### Your goal:
Set down exactly the lines from the one with "const bulbOutline = smoothOutline(bulbTurns, bulbSteps);" to the one with "zip(*points))), Vector(map(max, zip(*points)))", both included, and no line outside that range.
>>
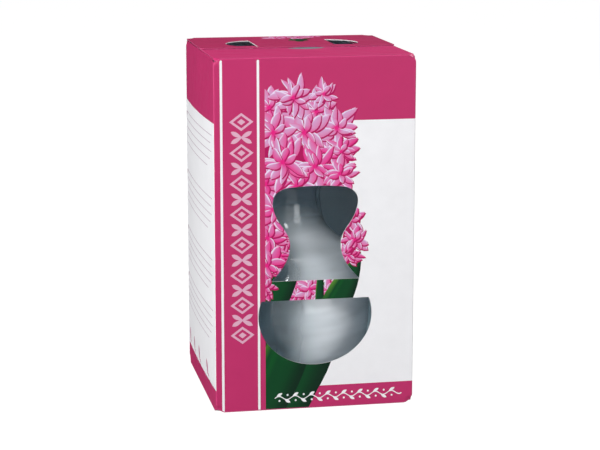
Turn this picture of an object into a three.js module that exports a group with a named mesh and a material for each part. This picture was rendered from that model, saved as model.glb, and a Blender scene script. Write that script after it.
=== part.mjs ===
// A windowed gift carton of printed paperboard, standing closed, with a hyacinth glass and its bulb inside.
// Millimetres, +Z up. The origin is at the middle of the carton's base, and the front faces -Y.
import * as THREE from "three";

// ---- driving dimensions ----

// The carton, outside, and the thickness of its board.
const width = 105;
const depth = 105;
const height = 185;
const board = 0.5;

// Flaps that lie on each other keep this much air between them, and their sides clear the walls by sideGap.
const layerGap = 0.125;
const sideGap = 0.25;

// The side walls belly outwards by this much in the middle.
const sideBelly = 1.8;

// The lid: two broad flaps that overlap, over two short dust flaps with slanted ends.
const backFlapLength = 58.5;
const frontFlapLength = 60;
const dustFlapLength = 17;
const dustFlapEndGap = 3;

// The two finger holes in the back flap are half ovals, with the straight side towards the middle.
const fingerHole = { inner: 21, reach: 15, halfLength: 17, y: 13 };

// The strip that is glued inside the back wall along its left fold.
const glueFlapWidth = 12;
const glueFlapEndGap = 4;

// The upper window is a stylised neck and cup. Each place is a half width and a height above the table,
// and each bend holds the two handles of the curve that leads from one place to the next.
const neckWindow = {
  foot: [23.1, 68.6],
  flank: [19, 73.5, 13.3, 78.5],
  waist: [13.3, 87.5],
  flare: [13.3, 95, 20.5, 98],
  shoulder: [22.2, 107.5],
  corner: [23, 112, 21.5, 115.6],
  brow: [15.5, 117.2],
  crown: 119,
};

// The lower window is the bowl: an ellipse whose top is cut off straight.
const bowlWindow = { centre: 49.8, reach: 30, halfHeight: 26.3, top: 58.3 };

// The glass stands a little to the left of the middle. Its outline, from the foot to the rim, turns
// at these radii and heights: the foot, the round bowl, the waist and the cup that holds the bulb.
const glassX = -5;
const glassHeight = 146;
const glassWall = 2.4;
const glassFloor = 6;
const glassFoot = { radius: 25, push: 2.5, land: 3 };
const glassTurns = [
  [glassFoot.radius, 0],
  [34, 4.5],
  [41.6, 18],
  [44.6, 40],
  [41.8, 59],
  [34, 74],
  [24.5, 82.5],
  [19.6, 90],
  [17.6, 104],
  [21.5, 114],
  [29, 124],
  [33.4, 134],
  [34.2, glassHeight],
];

// The bulb's outline, from its basal plate over its widest ring to its nose.
const bulbPlateRadius = 8;
const bulbTurns = [
  [bulbPlateRadius + 2.5, 0.8],
  [20, 7],
  [25.8, 16],
  [28, 25],
  [23, 37],
  [10, 49],
  [4.8, 55],
  [3.2, 59],
];
const bulbTop = 60;
const bulbRidges = { count: 9, height: 0.5 };

// Anything that rests on something else keeps this much air.
const restGap = 0.25;

// Facets: corners in a curve of the windows, and round the glass and the bulb.
const windowFacets = 14;
const glassSides = 44;
const bulbSides = 36;
const glassSteps = 28;
const bulbSteps = 20;

// ---- levels that follow from them ----

const halfWidth = width / 2;
const halfDepth = depth / 2;
const backFlapLevel = height - board;
const frontFlapLevel = backFlapLevel - layerGap - board;
const dustFlapLevel = frontFlapLevel - layerGap - board;
const innerBottomLevel = board;
const bottomDustLevel = 2 * board;
const floorLevel = 3 * board;
const glassLevel = floorLevel + restGap;

// ---- materials ----

function printedBoard(colour) {
  return new THREE.MeshStandardMaterial({ color: colour, roughness: 0.45, metalness: 0 });
}

const magentaBoard = "#c03a70";
const whiteBoard = "#e6e4ea";
const greyBoard = "#b9b5ad";

const glassMaterial = new THREE.MeshStandardMaterial({
  color: "#c9d6d8",
  roughness: 0.05,
  metalness: 0,
  transparent: true,
  opacity: 0.35,
});

const bulbMaterial = new THREE.MeshStandardMaterial({ color: "#7d4a55", roughness: 0.7, metalness: 0 });

// ---- helpers ----

const carton = new THREE.Group();

function addPiece(name, geometry, material) {
  const mesh = new THREE.Mesh(geometry, material);
  mesh.name = name;
  carton.add(mesh);
  return mesh;
}

// A flat piece of board: an outline drawn in its own plane, given the board's thickness.
function cutBoard(outline) {
  return new THREE.ExtrudeGeometry(outline, {
    depth: board,
    bevelEnabled: false,
    curveSegments: windowFacets,
  });
}

// A rectangle of the outline's plane, from one corner to the other.
function rectangle(left, low, right, high) {
  const outline = new THREE.Shape();
  outline.moveTo(left, low);
  outline.lineTo(right, low);
  outline.lineTo(right, high);
  outline.lineTo(left, high);
  outline.closePath();
  return outline;
}

// ---- the walls ----

// Both flanks of the neck window follow the same bends, once up the right side and once down the left.
function neckWindowPath() {
  const { foot, flank, waist, flare, shoulder, corner, brow, crown } = neckWindow;
  const path = new THREE.Path();
  const bend = ([x1, z1, x2, z2], [x, z]) => path.bezierCurveTo(x1, z1, x2, z2, x, z);
  const bendBack = ([x1, z1, x2, z2], [x, z]) => path.bezierCurveTo(-x2, z2, -x1, z1, -x, z);
  path.moveTo(-foot[0], foot[1]);
  path.lineTo(foot[0], foot[1]);
  bend(flank, waist);
  bend(flare, shoulder);
  bend(corner, brow);
  path.quadraticCurveTo(0, crown, -brow[0], brow[1]);
  bendBack(corner, shoulder);
  bendBack(flare, waist);
  bendBack(flank, foot);
  return path;
}

function bowlWindowPath() {
  const { centre, reach, halfHeight, top } = bowlWindow;
  const topAngle = Math.asin((top - centre) / halfHeight);
  const path = new THREE.Path();
  path.absellipse(0, centre, reach, halfHeight, Math.PI - topAngle, topAngle, false, 0);
  path.closePath();
  return path;
}

// The front and the back stand on the outer bottom panel and run the full width.
function wallOutline(top) {
  return rectangle(-halfWidth, board, halfWidth, top);
}

const frontOutline = wallOutline(frontFlapLevel);
frontOutline.holes.push(neckWindowPath(), bowlWindowPath());

// An outline's plane turns upright, so its thickness runs from the given y towards +Y.
function standUpright(geometry, y) {
  geometry.rotateX(Math.PI / 2);
  geometry.translate(0, y + board, 0);
  return geometry;
}

const front = standUpright(cutBoard(frontOutline), -halfDepth);
addPiece("front_panel", front, printedBoard(whiteBoard));

const back = standUpright(cutBoard(wallOutline(backFlapLevel)), halfDepth - board);
addPiece("back_panel", back, printedBoard(whiteBoard));

// A side wall stands between the front and the back, and bellies out between its four edges.
function sideWall(side) {
  const clearDepth = depth - 2 * board;
  const clearHeight = dustFlapLevel - board;
  const wall = new THREE.BoxGeometry(board, clearDepth, clearHeight, 1, 12, 14);
  const place = wall.getAttribute("position");
  for (let i = 0; i < place.count; i += 1) {
    const across = (2 * place.getY(i)) / clearDepth;
    const up = (2 * place.getZ(i)) / clearHeight;
    place.setX(i, place.getX(i) + side * sideBelly * (1 - across ** 2) * (1 - up ** 4));
  }
  wall.translate(side * (halfWidth - board / 2), 0, board + clearHeight / 2);
  return wall;
}

addPiece("left_panel", sideWall(-1), printedBoard(whiteBoard));
addPiece("right_panel", sideWall(1), printedBoard(whiteBoard));

const glueLeft = -halfWidth + board;
const glueOutline = rectangle(
  glueLeft,
  floorLevel + glueFlapEndGap,
  glueLeft + glueFlapWidth,
  dustFlapLevel - glueFlapEndGap,
);
addPiece("glue_flap", standUpright(cutBoard(glueOutline), halfDepth - 2 * board), printedBoard(greyBoard));

// ---- the lid ----

// A flap lies flat with its underside at the given level.
function layFlat(outline, level) {
  const geometry = cutBoard(outline);
  geometry.translate(0, 0, level);
  return geometry;
}

// A half oval whose straight side faces the middle of the lid.
function fingerHolePath(side) {
  const { inner, reach, halfLength, y } = fingerHole;
  const path = new THREE.Path();
  const start = side > 0 ? -Math.PI / 2 : Math.PI / 2;
  path.absellipse(side * inner, y, reach, halfLength, start, start + Math.PI, false, 0);
  path.closePath();
  return path;
}

const backFlap = rectangle(-halfWidth, halfDepth - backFlapLength, halfWidth, halfDepth);
backFlap.holes.push(fingerHolePath(-1), fingerHolePath(1));
addPiece("lid_flap_back", layFlat(backFlap, backFlapLevel), printedBoard(magentaBoard));

const frontFlap = rectangle(
  -halfWidth + board,
  -halfDepth,
  halfWidth - board,
  -halfDepth + frontFlapLength,
);
addPiece("lid_flap_front", layFlat(frontFlap, frontFlapLevel), printedBoard(magentaBoard));

// A dust flap is hinged on a side wall, and its ends slant inwards at 45 degrees.
function dustFlap(side) {
  const hinge = side * halfWidth;
  const tip = side * (halfWidth - dustFlapLength);
  const root = halfDepth - dustFlapEndGap;
  const end = root - dustFlapLength;
  const outline = new THREE.Shape();
  outline.moveTo(hinge, -root);
  outline.lineTo(hinge, root);
  outline.lineTo(tip, end);
  outline.lineTo(tip, -end);
  outline.closePath();
  return outline;
}

addPiece("dust_flap_left", layFlat(dustFlap(-1), dustFlapLevel), printedBoard(magentaBoard));
addPiece("dust_flap_right", layFlat(dustFlap(1), dustFlapLevel), printedBoard(magentaBoard));

// ---- the bottom ----

const bottomOuter = rectangle(-halfWidth, -halfDepth, halfWidth, halfDepth);
addPiece("bottom_outer", layFlat(bottomOuter, 0), printedBoard(magentaBoard));

const innerHalf = halfWidth - board - sideGap;
const innerHalfDepth = halfDepth - board - sideGap;
const bottomInner = rectangle(-innerHalf, -innerHalfDepth, innerHalf, innerHalfDepth);
addPiece("bottom_inner", layFlat(bottomInner, innerBottomLevel), printedBoard(greyBoard));

const bottomDustLeft = rectangle(-innerHalf, -innerHalfDepth, -sideGap, innerHalfDepth);
const bottomDustRight = rectangle(sideGap, -innerHalfDepth, innerHalf, innerHalfDepth);
addPiece("bottom_dust_left", layFlat(bottomDustLeft, bottomDustLevel), printedBoard(greyBoard));
addPiece("bottom_dust_right", layFlat(bottomDustRight, bottomDustLevel), printedBoard(greyBoard));

// ---- the glass ----

// A smooth curve through the places where an outline turns.
function smoothOutline(turns, steps) {
  const curve = new THREE.CatmullRomCurve3(turns.map(([r, z]) => new THREE.Vector3(r, z, 0)));
  return curve.getPoints(steps).map((p) => new THREE.Vector2(p.x, p.y));
}

// The inside runs one wall's thickness inside the outside, measured square to it, from the rim down.
function glassInside(outside) {
  const inside = [];
  for (let i = outside.length - 1; i > 0; i -= 1) {
    const ahead = outside[Math.min(i + 1, outside.length - 1)];
    const along = ahead.clone().sub(outside[i - 1]).normalize();
    const r = outside[i].x - along.y * glassWall;
    const z = outside[i].y + along.x * glassWall;
    if (z > glassFloor + 3) inside.push(new THREE.Vector2(r, z));
  }
  return inside;
}

const outside = smoothOutline(glassTurns, glassSteps);
const inside = glassInside(outside);

// The whole section: the pushed-up foot, the outside, the rounded rim, the inside and the floor.
function glassProfile() {
  const { radius, push, land } = glassFoot;
  const rim = outside[outside.length - 1];
  return [
    new THREE.Vector2(0, push),
    new THREE.Vector2(radius - 2 * land, push / 4),
    new THREE.Vector2(radius - land, 0),
    ...outside,
    new THREE.Vector2(rim.x - glassWall / 2, rim.y + glassWall / 4),
    ...inside,
    new THREE.Vector2(radius, glassFloor + 1),
    new THREE.Vector2(0, glassFloor),
  ];
}

// A lathe turns about its own Y axis, so its result is turned to stand on Z.
function turned(profile, sides) {
  const geometry = new THREE.LatheGeometry(profile, sides);
  geometry.rotateX(Math.PI / 2);
  return geometry;
}

const glass = turned(glassProfile(), glassSides);
glass.translate(glassX, 0, glassLevel);
addPiece("glass", glass, glassMaterial);

// ---- the bulb ----

// The radius of the inside of the glass at a height.
function clearRadius(z) {
  for (let i = 1; i < inside.length; i += 1) {
    const upper = inside[i - 1];
    const lower = inside[i];
    if (z <= upper.y && z >= lower.y) {
      return lower.x + ((upper.x - lower.x) * (z - lower.y)) / (upper.y - lower.y);
    }
  }
  return inside[0].x;
}

// The bulb stands in the cup, just above the height at which its side would touch the glass.
function bulbSeat(outline) {
  const step = 0.05;
  const room = restGap + bulbRidges.height;
  let seat = glassHeight;
  while (outline.every((p) => clearRadius(seat + p.y) - p.x > room)) seat -= step;
  return seat + step;
}

const bulbOutline = smoothOutline(bulbTurns, bulbSteps);
const bulbProfile = [
  new THREE.Vector2(0, 0),
  new THREE.Vector2(bulbPlateRadius, 0),
  ...bulbOutline,
  new THREE.Vector2(0, bulbTop),
];
const bulb = turned(bulbProfile, bulbSides);

// The dry skins stand in shallow ridges, highest at the widest ring, that fade towards both ends.
const bulbPlace = bulb.getAttribute("position");
const bulbRadius = Math.max(...bulbOutline.map((p) => p.x));
for (let i = 0; i < bulbPlace.count; i += 1) {
  const x = bulbPlace.getX(i);
  const y = bulbPlace.getY(i);
  const ridge = (bulbRidges.height / bulbRadius) * Math.cos(bulbRidges.count * Math.atan2(y, x));
  bulbPlace.setXY(i, x * (1 + ridge), y * (1 + ridge));
}
bulb.translate(glassX, 0, glassLevel + bulbSeat(bulbOutline));
addPiece("bulb", bulb, bulbMaterial);

export default carton;
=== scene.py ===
# %% [markdown]
# A gift carton for a hyacinth glass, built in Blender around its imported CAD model. The carton is one
# sheet of board that was printed flat, cut by a die and folded, so that is how it is made here too:
# the print is laid out flat in millimetres, cut with its two windows, and then bent round the folds.
# The glass and the bulb stand inside, where the windows show the glass.

# %% Load the frame
import math
import random

import bpy
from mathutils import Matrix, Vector
from mathutils.geometry import delaunay_2d_cdt


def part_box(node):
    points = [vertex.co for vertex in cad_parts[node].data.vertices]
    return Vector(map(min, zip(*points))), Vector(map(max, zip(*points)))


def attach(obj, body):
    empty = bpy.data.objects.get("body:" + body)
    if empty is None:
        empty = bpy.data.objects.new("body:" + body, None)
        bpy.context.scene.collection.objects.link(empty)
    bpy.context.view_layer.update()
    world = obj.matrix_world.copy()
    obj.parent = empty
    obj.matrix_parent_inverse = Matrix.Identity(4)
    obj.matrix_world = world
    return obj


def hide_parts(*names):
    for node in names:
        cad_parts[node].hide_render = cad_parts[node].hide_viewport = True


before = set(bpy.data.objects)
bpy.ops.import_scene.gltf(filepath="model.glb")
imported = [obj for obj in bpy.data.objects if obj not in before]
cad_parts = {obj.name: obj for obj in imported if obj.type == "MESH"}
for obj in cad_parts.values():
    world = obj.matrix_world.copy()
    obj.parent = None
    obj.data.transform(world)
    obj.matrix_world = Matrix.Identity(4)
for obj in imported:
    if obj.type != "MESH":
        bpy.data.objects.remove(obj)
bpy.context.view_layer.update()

# %% [markdown]
# The sizes and places of the board's pieces come from the frame. The windows, the glass and the bulb
# are outlines, which a box can't tell, so theirs are written out below as the CAD model has them. The
# print is designed in millimetres, so the frame's metres are turned to millimetres once, here, and
# back to metres when a piece is placed.

# %% Read the carton's sizes
mm = 0.001


def box_mm(node):
    low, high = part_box(node)
    return low / mm, high / mm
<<
### Final result:
const bulbOutline = smoothOutline(bulbTurns, bulbSteps);
const bulbProfile = [
  new THREE.Vector2(0, 0),
  new THREE.Vector2(bulbPlateRadius, 0),
  ...bulbOutline,
  new THREE.Vector2(0, bulbTop),
];
const bulb = turned(bulbProfile, bulbSides);

// The dry skins stand in shallow ridges, highest at the widest ring, that fade towards both ends.
const bulbPlace = bulb.getAttribute("position");
const bulbRadius = Math.max(...bulbOutline.map((p) => p.x));
for (let i = 0; i < bulbPlace.count; i += 1) {
  const x = bulbPlace.getX(i);
  const y = bulbPlace.getY(i);
  const ridge = (bulbRidges.height / bulbRadius) * Math.cos(bulbRidges.count * Math.atan2(y, x));
  bulbPlace.setXY(i, x * (1 + ridge), y * (1 + ridge));
}
bulb.translate(glassX, 0, glassLevel + bulbSeat(bulbOutline));
addPiece("bulb", bulb, bulbMaterial);

export default carton;
=== scene.py ===
# %% [markdown]
# A gift carton for a hyacinth glass, built in Blender around its imported CAD model. The carton is one
# sheet of board that was printed flat, cut by a die and folded, so that is how it is made here too:
# the print is laid out flat in millimetres, cut with its two windows, and then bent round the folds.
# The glass and the bulb stand inside, where the windows show the glass.

# %% Load the frame
import math
import random

import bpy
from mathutils import Matrix, Vector
from mathutils.geometry import delaunay_2d_cdt


def part_box(node):
    points = [vertex.co for vertex in cad_parts[node].data.vertices]
    return Vector(map(min, zip(*points))), Vector(map(max, zip(*points)))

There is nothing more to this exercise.